ミュラーの軌跡と周辺事情について、少しばかり長くなってしまったが、ここで『愛は永遠に』、という小説に移りたい。これは八つの「思い出」からなる中編小説で、その「最初の思い出」は次のように始まっている。

 幼いものは、幼いながらに秘密と驚異とをもっている――けれど誰がそれらを物語り、また解き明かすことができよう。われわれは誰でもこの静かな驚異の森を通りぬけてきた。――われわれは誰でもかつて幸福なる眩惑のうちにこの眼を見ひらいた。すると人生の美しい現実は潮のごとく押し寄せて、われあわれの心を浸したものである。そのとき、われわれは自分がどこにいるのか、また自分が誰であるのかを知らなかった。――全世界はわれわれのものであり、われわれはまた全世界のものであった。それは始めも終りもなく―休止もなく苦痛もない――永遠なる生命であった。(……)

ここに表出しているのは紛れもないドイツロマン主義の揺曳で、それが「静かな驚異の森」のメタファーとして語られ、「私」の記憶が浮かび上がっていく。子供の頃、父と一緒に、教会の向い側にある多くの塔を備えた城に出かけた。すると美しい婦人が現われた。「私」はじっとしていられなくなり、駆けていって彼女にすがりつき、接吻をした。しかし父はそれを不作法だと叱り、母も同じ意見だった。「妃殿下」は好きになってはいけない「よその人」だったからだ。だが「子どもの心に目ざめる憧れは、最も純粋でかつ深い愛である。それは世界を包むところの愛である」のだ。それは永遠のものであるかのように再現されていく。

そうして少年となった「私」の前にマリアが現われる。彼女はいつも病気で寝椅子に横たわっていたが、眼には神秘的深みがあり、優しくて美しかった。「私」は大学生になり、夏休みに郷里に帰ると、マリアからの手紙が届き、会いたいと書かれていた。「私は仮面舞踏会にいくようなぎこちなさで出かけていったが、それは病が進行していた彼女も同様であった。それでも翌日もまた出かけ、彼女と神学論争を交わしたり、アーノルドの一編の詩「埋もれた生命」を読むように仕向けたりした。その一節は「いとしきものよ、汝が手をわが掌に置け/詞なく、ただ身を寄せて、/汝がさやけき瞳のうちに/心の深淵を覗かしめよ。」というもので、それが「私の告白」に他ならなかったからだ。

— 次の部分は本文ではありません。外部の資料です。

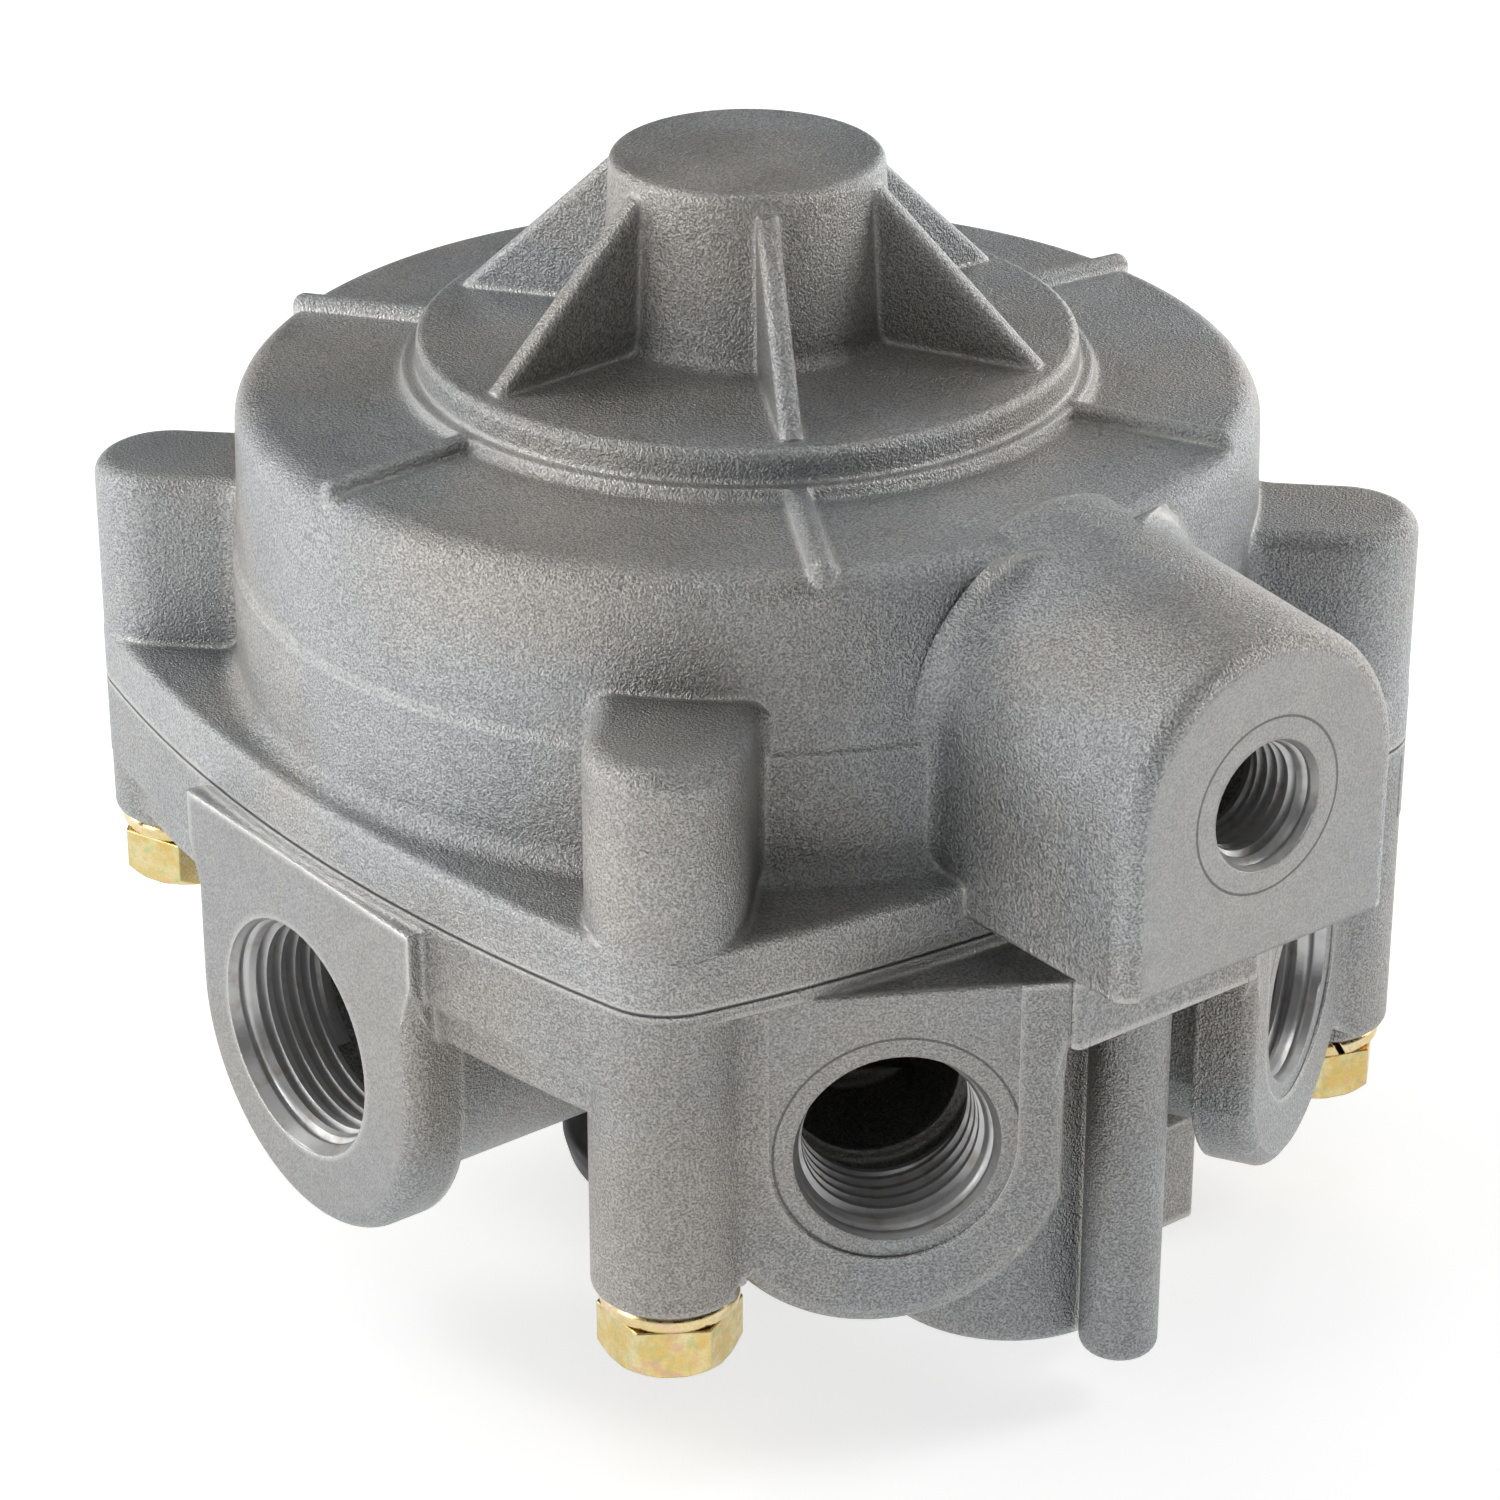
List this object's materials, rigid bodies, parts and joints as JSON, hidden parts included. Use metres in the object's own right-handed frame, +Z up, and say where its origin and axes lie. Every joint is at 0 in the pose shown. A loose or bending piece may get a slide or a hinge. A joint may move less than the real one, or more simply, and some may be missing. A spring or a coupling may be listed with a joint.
{
  "type": "relay valve",
  "caption": "Pneumatic relay valve with a ribbed round cover, threaded pipe ports around a cast body, and an inner piston that opens a combined inlet and exhaust valve.",
  "frame": {"origin": "on the valve axis, at the ring that the valve stands on", "axes": "+Z up along the valve axis, +X out of the control port"},
  "size_m": [0.1411, 0.1194, 0.1207],
  "materials": {
    "cast_aluminium": "shot-blasted die casting",
    "yellow_zinc": "yellow zinc plate",
    "gold_zinc": "polished yellow zinc plate",
    "black_rubber": "satin",
    "machined_aluminium": "turned",
    "spring_steel": "drawn",
    "brass": "turned"
  },
  "bodies": {
    "housing": {"cover": "cast_aluminium", "body": "cast_aluminium", "sealing_ring": "black_rubber", "return_spring": "spring_steel", "valve_spring": "spring_steel", "valve_guide": "machined_aluminium", "guide_outer_o_ring": "black_rubber", "guide_inner_o_ring": "black_rubber", "retaining_ring": "spring_steel", "exhaust_spider": "machined_aluminium", "exhaust_shield": "black_rubber", "exhaust_flap": "black_rubber", "flap_washer": "spring_steel", "flap_screw": "yellow_zinc", "screw_front": "yellow_zinc", "lock_washer_front": "gold_zinc", "screw_right": "yellow_zinc", "lock_washer_right": "gold_zinc", "screw_back": "yellow_zinc", "lock_washer_back": "gold_zinc", "screw_left": "yellow_zinc", "lock_washer_left": "gold_zinc"},
    "piston": {"relay_piston": "machined_aluminium", "piston_o_ring": "black_rubber"},
    "valve": {"valve_disc": "black_rubber", "valve_tube": "brass", "valve_collar": "spring_steel"}
  },
  "joints": [
    {"name": "piston_slide", "type": "slide", "parent": "housing", "child": "piston", "axis": [0, 0, -1], "range_m": [0, 0.003], "stiffness_N_per_m": 800, "springref_m": -0.004, "deforming": ["return_spring"]},
    {"name": "valve_slide", "type": "slide", "parent": "housing", "child": "valve", "axis": [0, 0, -1], "range_m": [0, 0.002], "stiffness_N_per_m": 600, "springref_m": -0.004, "deforming": ["valve_spring"]}
  ],
  "couplings": [
    {"joint": "valve_slide", "follows": "piston_slide", "ratio": 0.66667}
  ]
}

しかしその翌朝にマリアの老侍医が訪れ、彼女に合うことを止めるようにと伝えた。「私」は旅に出たが、田舎に引きこもった彼女のところに会いにいってしまう。すると彼女はワーズワースの詩「高地の少女」を読んでほしいという。それは別れを告げる一節を含んだ詩に他ならず、彼女の心境を伝えるものだった。そして彼女は最後に告げる。「私はあなたのものです。それは神の御こころなの。(……)来世にはもっと仕合せに生れて、ご一緒になり」たいと。二人は抱き合い、これが今生の別れとなる。

ゲルマンの森、城と貴族、無垢な少年、病に伏す美しく神秘的な娘、彷徨える大学生、病で若くして死んでいくマリア、成就しない恋と愛の不可解な謎、これらの『愛は永遠に』の物語コードはドイツロマン派の色彩に染められているが、サンスクリット文学も垣間見られ、このドイツロマン派的物語の隠し味になっているようにも思える。それはマリアの次のような言葉に表出している。少しアレンジして示す。「(……)人間は時々、森を飛ぶ鳥のようになって、木の枝の上でお互いに出会い、紹介もされずに一緒に歌をうたうような身分になりたいと思うこともある」。でも同じ鳥であっても梟や雀もいるし、同じようには唄えない。それが世の中というもので、その多様性が社会にとっては重要なのです。

このマリアの言葉から、私はル・クレジオ『物質的恍惚』豊崎光一訳、新潮社)のエピグラフに掲げた一節を想起した。それは「分かちがたく結ばれた二羽の鳥が、同じ木に住まっている。一羽は甘い木の実を食べ、もう一羽は友をながめつつ食べようともしない。」というものだ。『リグ・ヴェーダ』などが出典だと記されている。これもまたミュラーの『リグ・ヴェーダ』翻訳と編纂のこだまのように思われる。